Nico Colsaerts returns to the DP World Tour
Nico Colsaerts is seeking a strong week on home soil Image Credit: Supplied

Dubai resident Nicolas Colsaerts believes he can still compete on the DP World Tour despite struggling with his game in recent months.

The Belgian, who lost his full playing privileges on Tour last season, is playing on home soil at this week’s Soudal Open, the first event of the Tour’s ‘European Swing’, in what is his first outing since the Volvo China Open at the beginning of the month.

The 41-year-old missed the cut for the fourth consecutive event in China which left him frustrated, having previously openly admitting he has struggled to reassess his goals after being diagnosed with a rare kidney condition in late 2021.

“This season has been interesting to say the least, on a personal level, to find out where I am” said Colsaerts, who played in the Abu Dhabi Challenge in April.

“I'm pretty frustrated because I still feel like I can play this game at this level.

“I don't put it together, so then frustration gets into the mix and I'm banging my head against the wall the week after again. But I love this game, I love this Tour.”

“I love being out of here and I think that's why I have made friends along the way for the last 25 years.”

Colsaerts struggles have been evident in his home Open in recent years, missing the cut at Rinkven International in his last two outings at the Soudal Open.

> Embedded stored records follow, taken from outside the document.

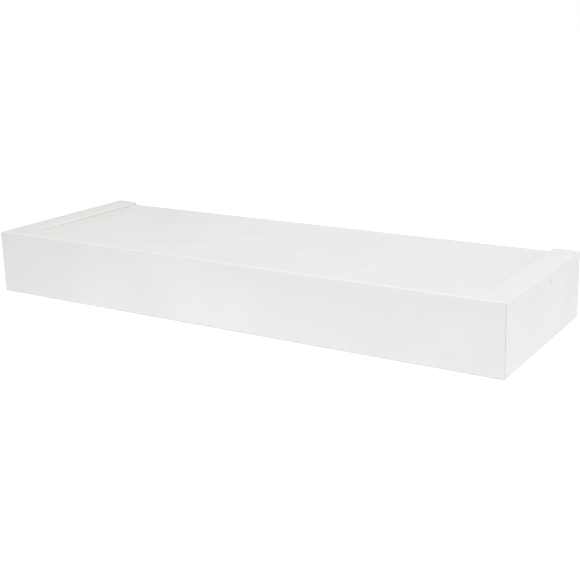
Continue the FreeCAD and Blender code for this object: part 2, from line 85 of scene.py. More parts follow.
def cells(size_mm):
    """Scale of a noise texture whose cells are this many millimetres across."""
    return 1 / (size_mm * MM)


def long_cells(*sizes_mm):
    """Scales along X, Y and Z that make a cell this many millimetres long each way."""
    return [cells(size) for size in sizes_mm]


def bands(spacing_mm):
    """Scale of a wave texture whose bands are this many millimetres apart."""
    return math.pi / 10 / (spacing_mm * MM)


def connect(tree, node, sockets):
    """Link a node's sockets to the outputs given for them, or set them to the values."""
    for socket, source in sockets.items():
        if isinstance(source, bpy.types.NodeSocket):
            tree.links.new(source, node.inputs[socket])
        else:
            node.inputs[socket].default_value = source


def add(tree, kind, sockets, output=0, **settings):
    """Add one shader node with its settings and links, and give back one of its outputs.

    The sockets are a dict, or a list in the node's own order.
    """
    node = tree.nodes.new(f"ShaderNode{kind}")
    for name, choice in settings.items():
        setattr(node, name, choice)
    connect(tree, node, sockets if isinstance(sockets, dict) else dict(enumerate(sockets)))
    return node.outputs[output]


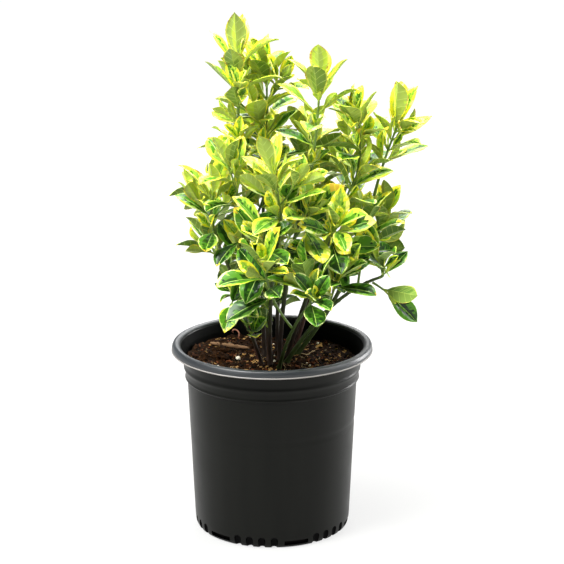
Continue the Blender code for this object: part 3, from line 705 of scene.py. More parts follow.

Despite his poor record on home soil, the three-time DP World Tour winner is looking forward to a different challenge this week, with at Rinkven International offering a unique challenge not seen much on Tour in this day and age.

Instead of lengthy par fours and wide fairways, the par-71 6,940-yard course, combining a woodland and parkland setting, features six par fours under 400 yards in length, leading to players having to weigh up the pros and cons of being aggressive off the tee.

“I think I think most of the guys that have played this tournament a couple of times really look forward to playing here because it’s an old school golf course,” he said.

“We don't really get to play layouts like this anymore in the modern game.

“We all grew up playing this type of golf course when we were young and playing amateur stuff. The UK is similar, when you go around Wentworth area it's pretty similar, but we don't get to play golf courses like this anymore because of the issues with distance, facilities of whatever the DP World Tour now requires to accommodate spectators, hospitality villages and stuff like that.

“We don't get to go to these places that much, but here we're still able to do it. It’s narrow, you play irons off the tee, and you have swirling wind into the trees, which makes it an interesting challenge.”

With Colsaerts playing on home soil for the first time this year, he’ll no doubt be hoping to feed off the support in a bid to climb up the Race to Dubai Rankings as he seeks to regain full playing privileges for 2025.

Another bonus of returning to his homeland? Getting to see friends that he hasn’t seen in a while, even if they are in his putting line.

“The funniest thing when you play at home is sometimes you line up a putt and then you see somebody in your line that you haven't seen for 20 years,” he said.

“We've always had decent support here. (Thomas) Pieters, (Thomas) Detry or now the new kids, Matthis (Besard) or Adrien (Dumont De Chassart), I think there's going to be loads of people from our former clubs coming to watch.”